Studienanfänger sind in der jetzigen Umbruchphase daher fast zu bemitleiden - manche dürften sich wie Versuchskaninchen vorkommen. Denn sie bekämen noch viel Unausgegorenes aufgetischt, beklagt Florian Keller vom Dachverband der Studentenschaften in Deutschland fzs in Berlin. Vielerorts sei die Umstellung übers Knie gebrochen worden. Das Ergebnis: Die Reform wurde zwar schnell umgesetzt, aber ohne Rücksicht auf Verluste - Operation gelungen, Patient tot.

Inzwischen geben sich auch die Verantwortlichen einsichtig: "Wir wissen gut, dass mancherorts die Prüfungslast zu hoch ist oder Studienpläne zu eng geplant sind", sagt Margret Wintermantel, Präsidentin der Hochschulrektorenkonferenz (HRK) in Bonn.Für Studienanfänger in diesem Herbst kommt diese Einsicht aber zu spät, sagt Meyer auf der Heyde. Sie müssen sich noch durch die jetzigen Lehrpläne kämpfen.

Die folgenden Tipps helfen Studienanfängern gegen die Bacheloritis:

Gemeinsam statt einsam lernen: Viele fühlen sich im Bachelor alleingelassen: Laut dem Hochschul-Informations-System (HIS) in Hannover beklagen 38 Prozent in den Naturwissenschaften mangelndes Feedback von den Professoren, in den Sozialwissenschaften sogar 49,8 Prozent. Da hilft es, sich mit anderen auszutauschen - auch, um sich mal den Frust von der Seele zu reden. 2Man merkt dann: Ich bin nicht der einzige, der Probleme hat2, sagt Meyer auf der Heyde.

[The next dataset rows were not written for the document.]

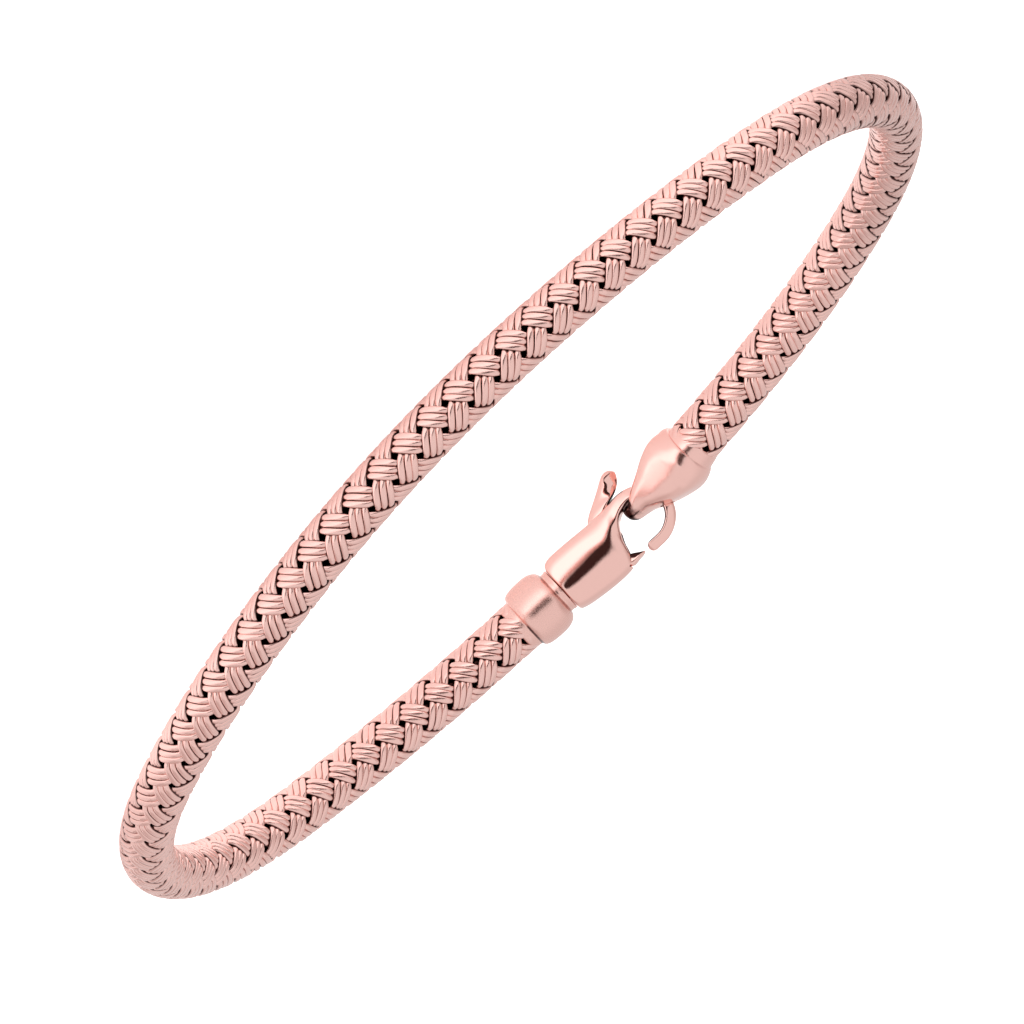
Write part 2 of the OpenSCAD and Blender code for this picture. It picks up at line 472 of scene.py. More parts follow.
class PaintedShadeTint(NodeGroup):
    """Gold that darkens towards a dark brown where shade is painted into its colour."""

    title = "painted_shade_tint"
    inputs = (
        # The gold, the colour of the painted shade, and how much painted shade each point gets.
        GroupSocket("Gold", "NodeSocketColor", (0.9, 0.55, 0.48, 1.0)),
        GroupSocket("Patina", "NodeSocketColor", (0.05, 0.02, 0.02, 1.0)),
        GroupSocket("Recess", "NodeSocketFloat", 0.0),
        GroupSocket("Place", "NodeSocketVector"),
    )
    outputs = (GroupSocket("Colour", "NodeSocketColor"),)
    patch_scale = 6.0
    patch_middle = 0.5
    raggedness = 0.35
    edge = Fade(0.15, 0.85)

    def build(self) -> None:
        """Fills the group with a painted shade mask that breaks up along its edge."""
        nodes, given = self.nodes, self.given
        patch = nodes.noise(given["Place"], self.patch_scale)
        shift = nodes.math("SUBTRACT", patch, self.patch_middle)
        ragged = nodes.math("MULTIPLY_ADD", shift, self.raggedness, given["Recess"])
        mask = nodes.fade(ragged, self.edge)
        nodes.link(nodes.mix(mask, given["Gold"], given["Patina"]), self.result["Colour"])


@dataclass(frozen=True)
class Groups:
    """The node groups that the finishes share."""

    grain: SatinGrain
    tint: PaintedShadeTint


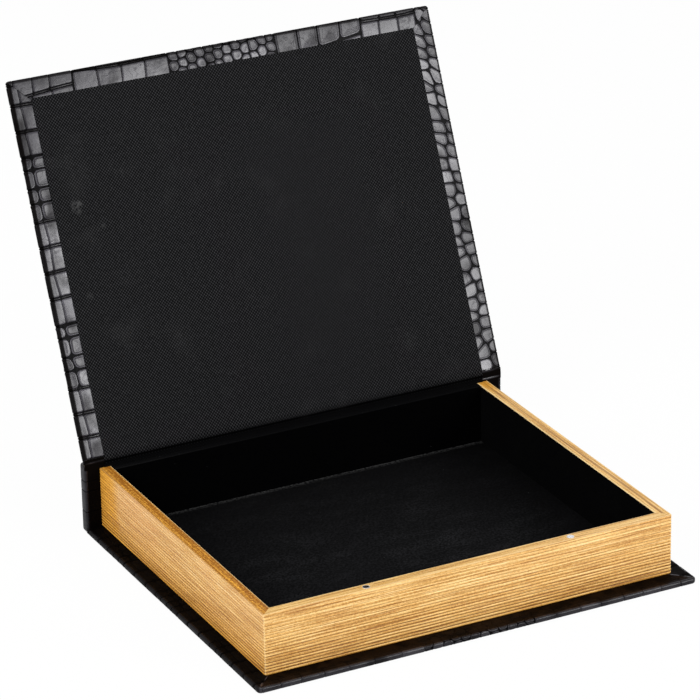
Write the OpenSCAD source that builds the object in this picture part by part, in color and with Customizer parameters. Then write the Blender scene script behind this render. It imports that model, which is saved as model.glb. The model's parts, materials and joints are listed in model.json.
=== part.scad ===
// Book box: a leather-covered case of three boards around a tray whose three outer walls
// are ribbed and gilded like the edges of a book block. The lid stands open against its stop.
// Millimetres. X runs along the spine, Y from the fore-edge to the spine, Z up.
// The origin is the centre of the underside.

/* [Tray] */
// Width across the outside of the gilt walls
tray_w = 240; // [160:1:360]
// Depth from the fore-edge face to the back of the tray
tray_d = 202; // [140:1:300]
// Height of the gilt walls
tray_h = 34.5; // [20:0.5:90]
// Thickness of the three gilt walls
wall_t = 6.6; // [5:0.1:12]
// Thickness of the plain back wall
back_wall_t = 5.3; // [3:0.1:12]
// How far the tray walls stand on the leather turned in over the base board
tuck = 4; // [1:0.5:4.5]

/* [Page edges] */
// Height of one page rib before it is fitted to the wall
rib_pitch = 1.72; // [1.2:0.02:4]
// Depth of the grooves between the ribs
rib_depth = 0.36; // [0.15:0.01:0.4]
// Radius on the upright corners of the tray
corner_r = 1.2; // [0.6:0.1:3]

/* [Linings] */
// Thickness of the velvet on the tray walls
lining_t = 0.4; // [0.3:0.1:1.5]
// Thickness of the velvet-covered card on the tray floor
floor_lining_t = 0.9; // [0.4:0.1:3]
// How far the velvet stops below the tops of the gilt walls
lining_drop = 0.5; // [0.2:0.1:3]
// Thickness of the cloth on the lid and over the hinge
cloth_t = 0.4; // [0.3:0.1:1]

/* [Case] */
// Thickness of the base board and the lid board
board_t = 2; // [1.6:0.1:5]
// Thickness of the spine board
spine_board_t = 5; // [2:0.1:8]
// Thickness of the leather
leather_t = 0.6; // [0.4:0.1:1.2]
// How far the case stands out beyond the tray at the head and tail
side_margin = 9; // [4:0.5:20]
// How far the case stands out beyond the tray at the fore-edge
front_margin = 11; // [4:0.5:20]
// Radius on the two outer corners of a covered board
cover_corner_r = 1.8; // [1.4:0.1:4]
// Radius on the long edges of a covered board
edge_r = 1; // [0.7:0.1:1.3]
// Height of the covered spine above the tops of the gilt walls
spine_rise = 3.2; // [1.5:0.1:5]

/* [Lid inside] */
// Width of leather left showing at the head and tail of the lid
border_side = 12; // [6:0.1:20]
// Width of leather left showing at the fore-edge of the lid
border_front = 11.2; // [6:0.1:20]
// How far the cloth laps over the turned-in leather
cloth_lap = 3; // [1:0.1:6]
// Width of the seam where two turned-in edges meet at a corner
mitre_gap = 0.3; // [0.2:0.05:0.6]
// Depth of that seam
mitre_depth = 0.3; // [0.1:0.05:0.35]

/* [Hinge] */
// Gap between the spine and the back edge of the closed lid
joint_gap = 4.2; // [3:0.1:8]
// Distance of the hinge line in front of the spine board
hinge_in = 0.4; // [0.2:0.1:1]
// Height of the hinge line above the tops of the gilt walls
hinge_up = 2.2; // [1.5:0.1:4]
// Angle from closed to the open stop
open_angle = 113.5; // [90:0.5:120]
// Clearance between the tray and the cloth of the closed lid
close_gap = 0.3; // [0.1:0.05:1]
// How far the leather over the joint stops short of the head and tail
hinge_inset = 0.8; // [0.3:0.1:2]
// Clearance between the pieces over the joint and the back edge of the lid
hinge_fit = 0.05; // [0.02:0.01:0.2]

/* [Magnets] */
// Diameter of the disc magnets
magnet_d = 4; // [3:0.5:4.5]
// Thickness of the magnets in the fore-edge wall
magnet_t = 3; // [1.5:0.5:6]
// Thickness of the magnets hidden in the lid
lid_magnet_t = 1.2; // [0.8:0.1:1.2]
// Distance of each magnet from the middle of the fore-edge
magnet_x = 60; // [20:1:75]
// Clearance round a magnet in its bore
magnet_fit = 0.05; // [0.02:0.01:0.2]
// Bevel on the rim of a magnet
magnet_bevel = 0.25; // [0.1:0.05:0.4]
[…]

Prüfungsangst nicht unter den Teppich kehren: Studienanfänger sollten rechtzeitig Hilfe in Anspruch nehmen, wenn sie merken, dass ihnen alles zu viel wird, rät Keller. Dazu gehört, vor einem Studienabbruch mit einem Studienberater zu reden. Und wer Prüfungsangst hat, muss sich nicht als Weichei fühlen - er leidet bloß unter dem ganz normalen Bachelor-Wahnsinn. Studenten sollten daher keine Hemmungen haben, psychische Probleme anzusprechen, ergänzt Meyer auf der Heyde. "Das ist nichts Ehrenrühriges."

Lernen, mit dem Stress umzugehen: Kurse zur Prüfungsvorbereitung und zum Zeitmanagement können laut Meyer auf der Heyde helfen, die Abwehrkräfte gegen die Bacheloritis zu stärken. Studenten lernen darin, sich den Stoff einzuteilen und bei vollen Stundenplänen den Überblick zu behalten. Das hilft, mit der Belastung besser umzugehen.

Das Hamsterrad anhalten

Finanziell vorsorgen: Bacheloreinsteiger müssen vor Semesterbeginn ihre Studienfinanzierung klären, rät Meyer auf der Heyde. Die dichten Lehrpläne ließen kaum Zeit, um neben dem Studium zu jobben. Wenn zum Zeit- und Leistungsdruck aber noch Finanzsorgen kommen, ist das oft der Anfang vom Ende. So denkt nach einer Umfrage des Instituts für Demoskopie Allensbach derzeit jeder dritte Student in den ersten Semestern über einen Studienabbruch nach oder hat ihn schon einmal erwogen. Drei Viertel der akut Betroffenen sagen, dass sie Probleme haben, ihr Studium zu finanzieren.

Das Hamsterrad anhalten: Wer merkt, dass er mit dem Lehrplan nicht mithalten kann, sollte rechtzeitig mehr Zeit einplanen. Dabei müssen Studenten aber genau hingucken, welche Kurse und Prüfungen sich im nächsten Semester nachholen lassen. Ein Semester dranzuhängen, sei oft nicht einfach, weil viele Lehrpläne einen Jahresrhythmus haben, erklärt Keller. Wer aber gleich zwei Extrarunden dreht, fliegt unter Umständen ganz raus.

Wechseln statt aussteigen: Bekommen Studenten den Bachelor-Blues, dürfen sie nicht gleich die Flinte ins Korn werfen. Vor einem Studienabbruch sollten sie einen Fach- oder Ortswechsel erwägen. "Da muss man zu Beginn die Augen offenhalten und sich fragen: Ist das Fach das richtige? Und die Uni auch?", erklärt Keller. Bevor sie sich nur noch durchs Studium quälen, sollten Studienanfänger lieber rechtzeitig reagieren. "Wenn man nach dem ersten Semester merkt, dass es das falsche Fach ist, ist ein klarer Cut oft das Beste."

Das Ziel vor Augen haben: Bei akutem Uni-Frust hilft es, nach vorne zu schauen und sich klarzumachen, dass sich der Stress im Studium später in der Regel auszahlt. "Es lohnt sich", sagt Meyer auf der Heyde. "Hochschulabsolventen haben gute berufliche Aussichten und sind selten arbeitslos, das ist statistisch erwiesen." Damit können sich Studenten vielleicht trösten, wenn sie die Bacheloritis plagt.